Harrison Street Infrastructure Income Fund is a closed-end investment fund that invests in digital infrastructure and mission-critical real assets—principally data centers, communications towers, and the facilities that support the digital economy. Shares trade on the NASDAQ under ticker VCRDX. The fund is managed by Harrison Street Capital, an investment firm focused on infrastructure and hard assets. It targets investors seeking regular income (through quarterly distributions) and long-term capital appreciation from owning stakes in the essential infrastructure that powers the internet, cloud computing, and global communications.

What is digital infrastructure and why does it matter?

Digital infrastructure refers to the physical plants and equipment that underpin the internet and cloud computing: data centers (large buildings filled with servers and cooling systems), fiber-optic cables, cell towers, and telecommunications facilities. When you stream a video, send an email, or access a cloud service, your data travels through and is processed by these physical assets. Unlike some financial assets that have no tangible backing, digital infrastructure is concrete—it is buildings, power systems, and networks that occupy real space and generate real revenue by providing essential services.

Data centers have become critical economic assets. Every company that offers online services—from startups to megacap tech firms—relies on third-party data-center operators to host their equipment or rent computing capacity. Hyperscalers like Amazon, Google, Microsoft, and Meta own their own massive data centers, but thousands of smaller companies and organizations depend on independent operators who build and manage facilities for hire. The business is lucrative because demand is structural and growing: artificial intelligence, cloud migration, streaming, and the broader digitalization of business all require more server capacity. Once a data center is built, it generates predictable revenue—companies sign multi-year contracts, pay monthly, and those contracts renew repeatedly.

What does the fund own?

Harrison Street Infrastructure Income Fund invests in ownership stakes and long-term debt instruments related to digital infrastructure assets. The portfolio typically includes minority or controlling interests in data-center operators, recurring-revenue contracts with tower operators, and sometimes direct ownership of fiber-optic capacity or specialized telecom infrastructure. The fund seeks to balance current income (through distributions to shareholders) with capital appreciation (as the underlying assets grow in value or are refinanced at better terms).

The specific holdings vary—the fund’s strategy is to evaluate opportunities across the digital-infrastructure ecosystem and allocate capital where management believes risk-adjusted returns are most attractive. This might mean backing a data-center operator that is expanding, acquiring stakes in established tower operators with long-term tenant contracts, or investing in emerging technologies like edge computing (smaller data centers located closer to end users for lower latency).

How does income flow to shareholders?

Most of the fund’s distributions come from the cash income generated by its underlying holdings. A data center that leases space to dozens of tenants collects monthly rent; the fund’s ownership stake in that data center entitles it to a share of that cash flow. A tower operator with long-term contracts to carry cell signals for various carriers collects rent from those contracts; fund shareholders receive distributions of that income. Unlike a growth-focused fund that retains earnings and reinvests them, an income-focused fund like VCRDX prioritizes distributing cash to shareholders quarterly.

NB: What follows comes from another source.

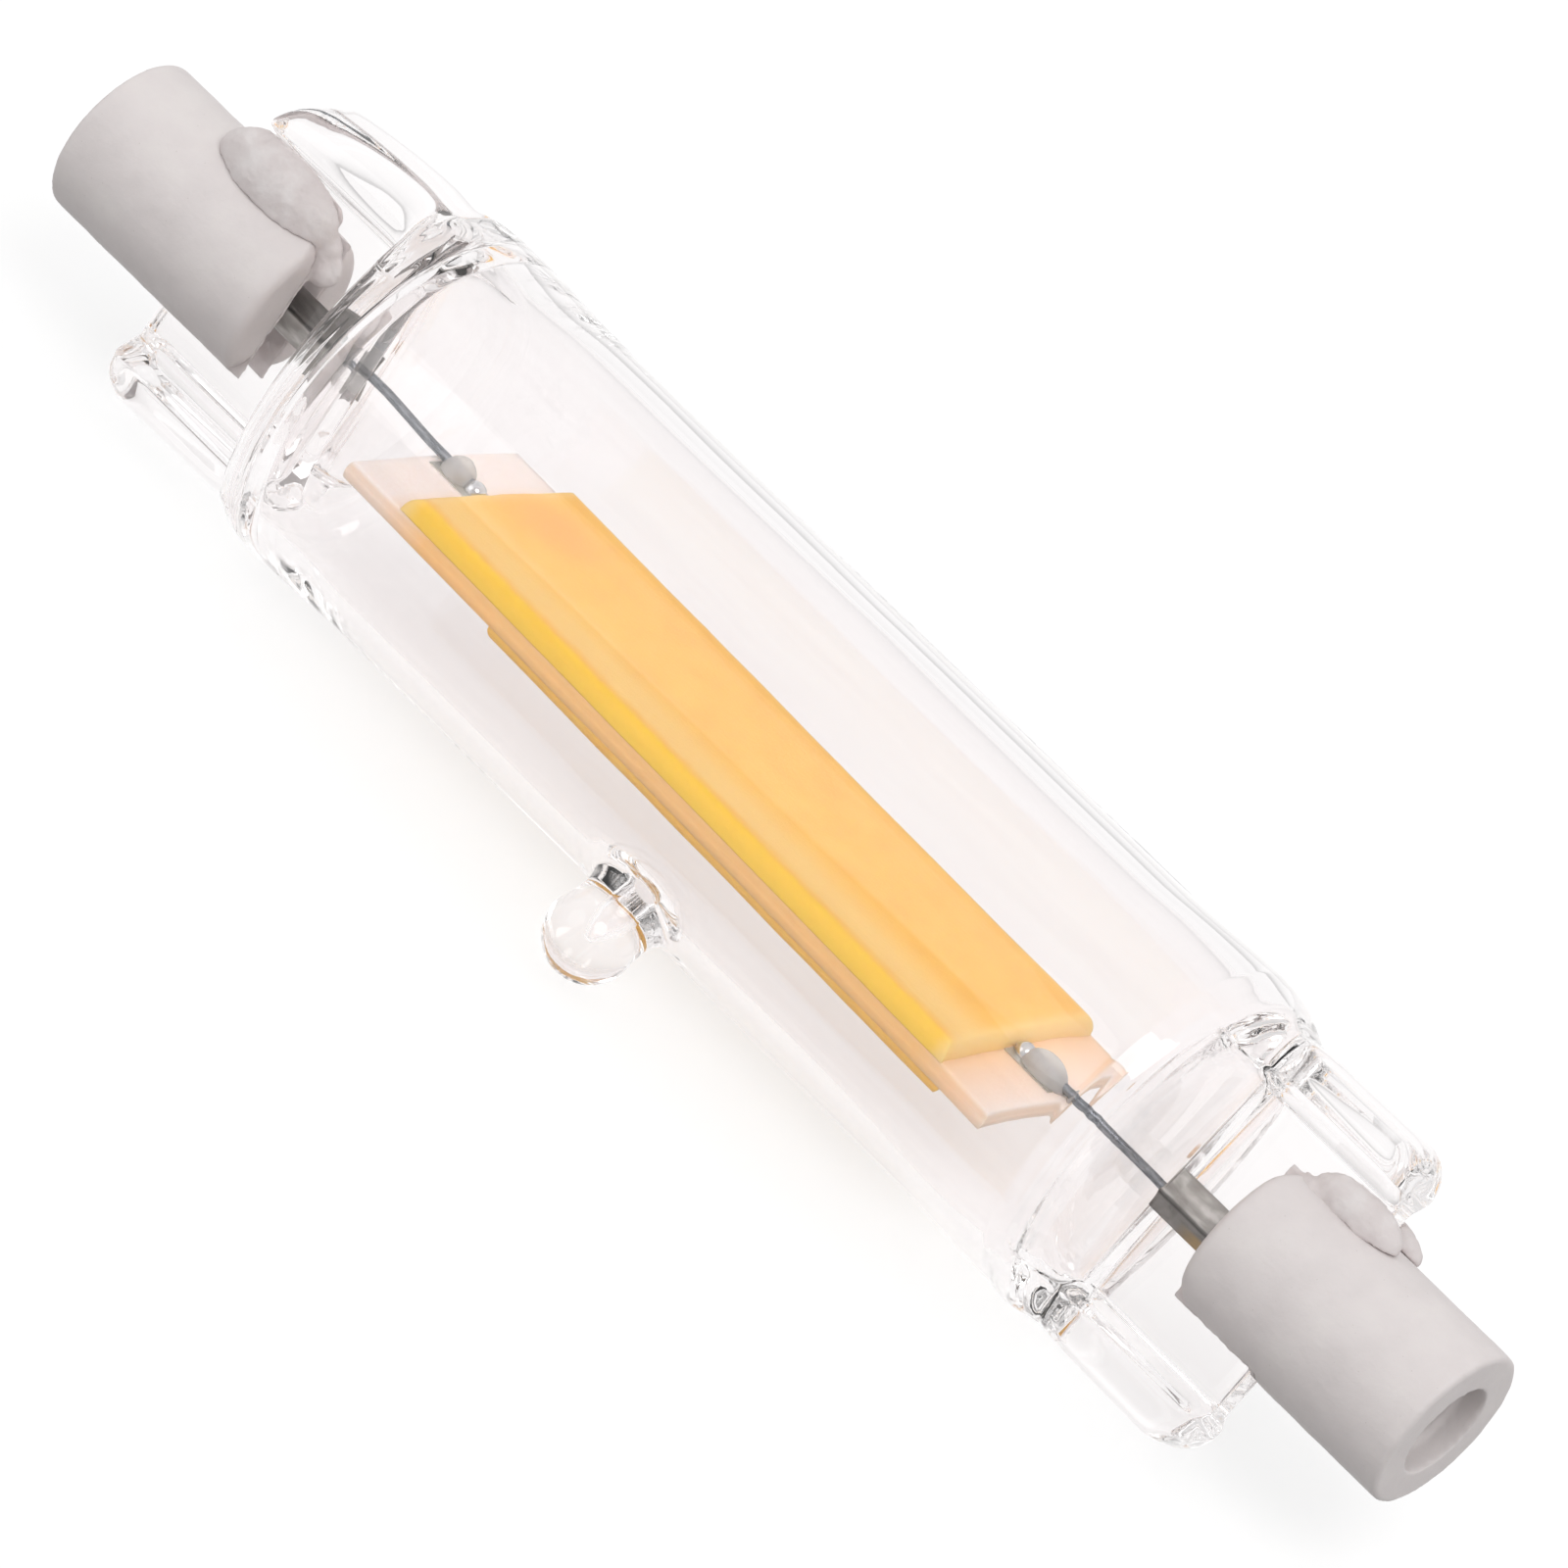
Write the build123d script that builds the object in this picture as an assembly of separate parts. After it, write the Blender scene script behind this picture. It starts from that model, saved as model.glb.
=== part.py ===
from build123d import *
import os
from math import acos, cos, degrees, radians, sin, sqrt, tan

# Double-ended linear LED lamp: a clear glass tube, pressed flat at both ends, holds one lit plate on two
# wire leads. Each flat end carries a ceramic cap with the contact sunk in its outer face.
# The lamp axis is X, with the origin on it at mid-length. The lamp lies on its tube and its exhaust tip,
# and Z is up. Every size is in millimetres and every angle in degrees.

# Whole lamp
lamp_length = 78.0
cap_end = lamp_length / 2

# Glass tube
tube_diameter = 16.0
tube_wall = 1.0
shoulder_swell = 0.2
swell_length = 5.0
shoulder_setback = 15.2
shoulder_reach = cap_end - shoulder_setback
shoulder_rounding = 2.2
bore_rounding = 1.4
shoulder_wall = 1.1

# Flat pressed ends, an I in section: a thin web between two thick edge beads
pinch_width = 15.5
bead_thickness = 5.0
bead_width = 1.9
bead_rounding = 1.5
web_thickness = 2.5
flank_run = 0.5
flank_rounding = 0.45
pinch_corner = 1.6
pinch_setback_left = 6.2
pinch_setback_right = 7.1
pinch_reach_left = cap_end - pinch_setback_left
pinch_reach_right = cap_end - pinch_setback_right
pinch_overlap = 2.5

# Exhaust tip, the sealed stub of the tube that the lamp was pumped and filled through
tip_ball_radius = 1.93
tip_height = 2.1
tip_reach = tube_diameter / 2 + tip_height
tip_along = 1.2
tip_neck_radius = 1.8
tip_neck_height = 0.75
tip_neck_reach = tube_diameter / 2 + tip_neck_height
tip_flare = 0.8
tip_root = 0.45
tip_bore_radius = 0.55
tip_bore_height = 1.3
tip_bore_reach = tube_diameter / 2 + tip_bore_height

# Angles about the axis, from +Y toward +Z. The lamp rests on its widest ring and on the tip, and each turn is
# the angle from a direction on the lamp to the tip.
rest_radius = tube_diameter / 2 + shoulder_swell
tip_angle = 270 - degrees(acos((rest_radius - tip_ball_radius) / tip_reach))
pinch_turn_left = 137.0
pinch_turn_right = 154.0
plate_turn = 136.8
plate_sag_turn = -30.0
plate_slope_turn = -20.0
pinch_angle = {"left": tip_angle - pinch_turn_left, "right": tip_angle - pinch_turn_right}
plate_normal_angle = tip_angle - plate_turn
plate_sag_angle = tip_angle - plate_sag_turn
plate_slope_angle = tip_angle - plate_slope_turn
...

The distributions are not guaranteed—they depend on the cash generation of underlying investments and on management’s decision to return capital rather than reinvest it. In strong years or when assets appreciate, distributions may be supplemented by realized gains. In weak years, distributions might decline. Shareholders should expect quarterly payouts and view them as part of the overall return alongside any appreciation or depreciation in the share price.

The interval fund structure

VCRDX is an interval fund, a structure less common than open-end mutual funds or traditional closed-end funds. Interval funds allow redemptions only at specific intervals—typically quarterly—not daily like mutual funds. This illiquidity allows the fund to invest in less-liquid assets like minority stakes in private infrastructure companies, which would be difficult to value or sell on a moment’s notice. The trade-off is that shareholders commit to holding for at least three months before they can redeem shares, and redemption windows are limited.

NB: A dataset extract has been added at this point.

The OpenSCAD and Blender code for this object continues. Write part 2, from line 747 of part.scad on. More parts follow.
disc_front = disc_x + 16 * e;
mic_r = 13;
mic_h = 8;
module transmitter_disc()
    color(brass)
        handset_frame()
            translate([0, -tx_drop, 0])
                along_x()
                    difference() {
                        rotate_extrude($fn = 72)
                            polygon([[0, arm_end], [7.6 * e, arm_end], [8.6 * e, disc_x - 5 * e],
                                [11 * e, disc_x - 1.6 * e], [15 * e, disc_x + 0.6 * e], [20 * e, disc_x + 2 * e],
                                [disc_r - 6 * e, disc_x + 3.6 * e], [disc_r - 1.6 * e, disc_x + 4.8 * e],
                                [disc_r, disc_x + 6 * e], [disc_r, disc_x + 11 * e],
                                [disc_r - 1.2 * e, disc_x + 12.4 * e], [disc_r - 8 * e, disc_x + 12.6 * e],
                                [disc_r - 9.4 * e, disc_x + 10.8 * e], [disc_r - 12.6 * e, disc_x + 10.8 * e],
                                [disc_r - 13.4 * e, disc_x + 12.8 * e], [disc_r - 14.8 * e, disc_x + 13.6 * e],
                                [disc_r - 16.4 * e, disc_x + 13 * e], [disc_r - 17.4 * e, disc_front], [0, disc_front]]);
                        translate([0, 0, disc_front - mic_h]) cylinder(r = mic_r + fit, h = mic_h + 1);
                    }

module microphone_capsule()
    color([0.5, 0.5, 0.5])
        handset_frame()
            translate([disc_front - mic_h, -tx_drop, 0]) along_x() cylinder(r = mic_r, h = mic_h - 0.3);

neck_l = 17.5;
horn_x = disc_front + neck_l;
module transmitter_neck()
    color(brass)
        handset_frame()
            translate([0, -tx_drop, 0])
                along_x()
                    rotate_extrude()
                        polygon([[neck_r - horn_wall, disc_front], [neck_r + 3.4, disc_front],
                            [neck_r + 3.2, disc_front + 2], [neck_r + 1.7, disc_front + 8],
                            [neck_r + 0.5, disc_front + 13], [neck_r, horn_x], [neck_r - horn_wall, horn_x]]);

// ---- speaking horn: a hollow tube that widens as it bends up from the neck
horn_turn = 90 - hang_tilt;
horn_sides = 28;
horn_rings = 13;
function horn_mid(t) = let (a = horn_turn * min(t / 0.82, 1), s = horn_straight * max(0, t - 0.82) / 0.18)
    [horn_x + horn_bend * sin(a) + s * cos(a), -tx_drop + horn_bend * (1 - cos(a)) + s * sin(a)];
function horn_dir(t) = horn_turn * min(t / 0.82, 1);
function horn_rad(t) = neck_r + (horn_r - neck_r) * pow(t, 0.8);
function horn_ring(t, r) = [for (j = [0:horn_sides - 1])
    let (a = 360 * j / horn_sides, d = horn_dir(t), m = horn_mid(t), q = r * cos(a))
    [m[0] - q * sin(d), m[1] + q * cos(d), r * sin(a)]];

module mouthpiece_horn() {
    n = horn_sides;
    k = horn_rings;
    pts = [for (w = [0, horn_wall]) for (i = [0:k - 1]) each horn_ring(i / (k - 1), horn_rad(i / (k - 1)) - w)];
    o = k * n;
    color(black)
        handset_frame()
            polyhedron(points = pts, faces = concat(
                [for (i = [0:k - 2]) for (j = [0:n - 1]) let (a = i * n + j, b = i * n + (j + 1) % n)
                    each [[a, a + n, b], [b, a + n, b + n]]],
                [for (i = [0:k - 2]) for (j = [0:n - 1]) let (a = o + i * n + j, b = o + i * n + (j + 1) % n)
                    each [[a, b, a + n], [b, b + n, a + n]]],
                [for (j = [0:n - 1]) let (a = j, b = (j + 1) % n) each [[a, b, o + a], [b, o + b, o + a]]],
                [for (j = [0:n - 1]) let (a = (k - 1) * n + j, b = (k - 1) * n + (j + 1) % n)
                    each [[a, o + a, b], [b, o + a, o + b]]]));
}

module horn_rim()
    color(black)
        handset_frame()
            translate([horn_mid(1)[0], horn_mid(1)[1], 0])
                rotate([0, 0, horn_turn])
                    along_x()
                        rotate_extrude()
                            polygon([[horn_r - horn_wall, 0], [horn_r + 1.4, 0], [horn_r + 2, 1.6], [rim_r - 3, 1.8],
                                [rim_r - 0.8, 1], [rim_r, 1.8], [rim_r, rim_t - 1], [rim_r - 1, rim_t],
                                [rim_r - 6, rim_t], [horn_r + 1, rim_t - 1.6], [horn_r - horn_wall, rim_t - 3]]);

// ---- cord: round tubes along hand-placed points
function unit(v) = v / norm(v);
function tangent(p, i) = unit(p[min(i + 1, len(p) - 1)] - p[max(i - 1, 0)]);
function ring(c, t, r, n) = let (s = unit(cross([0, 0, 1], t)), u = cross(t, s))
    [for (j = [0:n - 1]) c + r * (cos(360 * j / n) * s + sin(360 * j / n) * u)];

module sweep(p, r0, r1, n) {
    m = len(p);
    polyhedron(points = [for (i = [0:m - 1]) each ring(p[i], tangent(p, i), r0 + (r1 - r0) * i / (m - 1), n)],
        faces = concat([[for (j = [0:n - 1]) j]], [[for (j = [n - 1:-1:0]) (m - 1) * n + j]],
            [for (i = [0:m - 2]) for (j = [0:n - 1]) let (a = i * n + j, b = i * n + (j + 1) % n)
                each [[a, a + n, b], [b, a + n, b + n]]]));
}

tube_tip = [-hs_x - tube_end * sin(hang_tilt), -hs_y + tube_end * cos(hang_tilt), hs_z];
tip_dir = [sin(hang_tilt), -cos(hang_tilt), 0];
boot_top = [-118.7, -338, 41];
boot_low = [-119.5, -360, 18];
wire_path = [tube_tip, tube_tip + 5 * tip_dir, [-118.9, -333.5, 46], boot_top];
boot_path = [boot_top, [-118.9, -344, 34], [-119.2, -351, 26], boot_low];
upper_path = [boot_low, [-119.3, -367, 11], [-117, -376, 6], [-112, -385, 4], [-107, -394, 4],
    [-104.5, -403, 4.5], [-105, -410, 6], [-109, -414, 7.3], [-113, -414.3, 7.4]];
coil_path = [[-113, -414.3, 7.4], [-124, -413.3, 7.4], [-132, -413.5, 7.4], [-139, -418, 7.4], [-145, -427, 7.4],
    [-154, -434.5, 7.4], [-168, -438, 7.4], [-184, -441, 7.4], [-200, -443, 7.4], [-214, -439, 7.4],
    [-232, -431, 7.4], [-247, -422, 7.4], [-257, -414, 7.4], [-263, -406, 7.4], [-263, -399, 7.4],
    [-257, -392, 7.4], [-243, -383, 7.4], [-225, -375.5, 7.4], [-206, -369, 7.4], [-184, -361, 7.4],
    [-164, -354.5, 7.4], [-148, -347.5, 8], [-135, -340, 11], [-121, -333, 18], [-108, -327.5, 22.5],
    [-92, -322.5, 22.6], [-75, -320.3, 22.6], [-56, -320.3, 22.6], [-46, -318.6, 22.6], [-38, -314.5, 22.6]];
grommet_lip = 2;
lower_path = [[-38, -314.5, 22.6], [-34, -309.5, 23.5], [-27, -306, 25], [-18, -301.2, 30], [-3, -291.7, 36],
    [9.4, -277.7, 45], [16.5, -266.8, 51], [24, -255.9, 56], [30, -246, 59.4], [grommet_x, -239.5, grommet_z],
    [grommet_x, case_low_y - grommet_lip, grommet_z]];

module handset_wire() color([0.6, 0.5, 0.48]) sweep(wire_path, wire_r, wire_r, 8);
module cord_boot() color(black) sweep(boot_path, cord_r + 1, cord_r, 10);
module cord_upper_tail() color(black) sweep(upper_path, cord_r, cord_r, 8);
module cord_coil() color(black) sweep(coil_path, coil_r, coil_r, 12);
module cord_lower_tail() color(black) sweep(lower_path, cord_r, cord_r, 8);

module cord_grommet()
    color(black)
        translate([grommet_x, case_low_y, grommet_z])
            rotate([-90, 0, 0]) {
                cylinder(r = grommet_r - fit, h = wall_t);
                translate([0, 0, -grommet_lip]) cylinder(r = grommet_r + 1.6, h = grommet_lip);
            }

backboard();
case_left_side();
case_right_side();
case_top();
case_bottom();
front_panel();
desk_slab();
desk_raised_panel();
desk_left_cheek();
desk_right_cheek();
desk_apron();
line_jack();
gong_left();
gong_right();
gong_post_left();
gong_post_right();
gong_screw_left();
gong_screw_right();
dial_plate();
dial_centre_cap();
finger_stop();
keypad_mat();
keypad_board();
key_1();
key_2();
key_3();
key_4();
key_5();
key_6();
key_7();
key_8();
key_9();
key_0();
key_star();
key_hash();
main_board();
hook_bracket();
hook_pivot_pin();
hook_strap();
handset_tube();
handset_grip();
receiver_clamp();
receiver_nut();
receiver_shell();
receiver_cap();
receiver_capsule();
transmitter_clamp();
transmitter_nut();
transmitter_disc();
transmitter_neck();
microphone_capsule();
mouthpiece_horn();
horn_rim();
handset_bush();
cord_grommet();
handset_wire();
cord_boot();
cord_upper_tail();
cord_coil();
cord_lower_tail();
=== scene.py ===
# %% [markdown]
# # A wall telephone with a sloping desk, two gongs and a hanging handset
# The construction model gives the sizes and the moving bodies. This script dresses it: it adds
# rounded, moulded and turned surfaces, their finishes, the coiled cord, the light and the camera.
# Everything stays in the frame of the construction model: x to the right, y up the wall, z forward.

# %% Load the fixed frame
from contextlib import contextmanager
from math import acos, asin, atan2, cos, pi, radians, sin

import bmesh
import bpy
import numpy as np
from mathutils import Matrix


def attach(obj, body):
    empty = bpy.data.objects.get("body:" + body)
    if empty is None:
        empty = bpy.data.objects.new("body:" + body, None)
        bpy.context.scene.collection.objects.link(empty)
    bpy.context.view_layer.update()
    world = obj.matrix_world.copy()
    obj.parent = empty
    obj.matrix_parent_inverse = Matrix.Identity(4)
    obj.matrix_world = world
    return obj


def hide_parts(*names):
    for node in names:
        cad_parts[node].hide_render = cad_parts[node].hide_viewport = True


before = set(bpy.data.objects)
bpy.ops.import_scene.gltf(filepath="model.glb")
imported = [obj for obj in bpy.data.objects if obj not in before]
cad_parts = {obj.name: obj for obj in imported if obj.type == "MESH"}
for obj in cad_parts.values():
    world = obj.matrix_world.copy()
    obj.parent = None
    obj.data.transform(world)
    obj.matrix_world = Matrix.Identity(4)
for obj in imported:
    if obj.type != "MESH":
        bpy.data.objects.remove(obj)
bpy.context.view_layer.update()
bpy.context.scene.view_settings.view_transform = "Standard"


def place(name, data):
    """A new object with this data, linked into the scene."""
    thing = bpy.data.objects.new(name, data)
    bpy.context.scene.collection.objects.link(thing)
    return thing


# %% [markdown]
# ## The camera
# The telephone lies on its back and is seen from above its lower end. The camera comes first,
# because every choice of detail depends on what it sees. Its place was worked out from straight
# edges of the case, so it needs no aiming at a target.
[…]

This structure suits long-term infrastructure investors well. Digital infrastructure assets are not meant to be traded frequently; they are purchased for stable, multi-decade cash flows. An interval fund matches that mindset by discouraging short-term trading and allowing management to invest in long-term, real-world assets without worrying about daily redemptions.

What drives the fund’s value and income?

Three factors shape the fund’s performance. First, the underlying infrastructure assets—their growth, their tenancy rates (for towers), their utilization (for data centers), and their capacity to generate revenue and cash. When cloud demand booms, data-center occupancy rises and rents increase, benefiting the fund’s returns. Second, interest rates: infrastructure assets are often valued like bonds (based on their cash flows discounted at prevailing rates). When rates rise sharply, valuations compress; when rates fall, they expand. Third, competition and supply: if too many data centers or towers are built in a region, oversupply can depress rents and returns. Management’s skill lies in picking assets and operators with durable competitive advantages and strong contracts.

How to research Harrison Street Infrastructure Income Fund

Start with the fund’s prospectus at SEC CIK 0001812286, which outlines the investment strategy, fee structure, and holdings. The annual and quarterly reports detail the portfolio’s composition and performance. Watch the quarterly distribution yield and how it is supported—is it coming from underlying asset growth, asset sales, or depletion of capital? Track the digital-infrastructure market: data-center occupancy rates, average rents, investment in AI and cloud infrastructure, and regulatory developments around data residency and net neutrality. Articles from real-estate and infrastructure-focused investor networks often discuss the drivers of data-center and tower valuations. For context, compare VCRDX’s distribution yield and returns to other infrastructure-focused closed-end funds and to the broad real-estate market. The fund is appropriate for income-focused, longer-term investors comfortable with quarterly liquidity windows and seeking to benefit from the structural growth of digital infrastructure.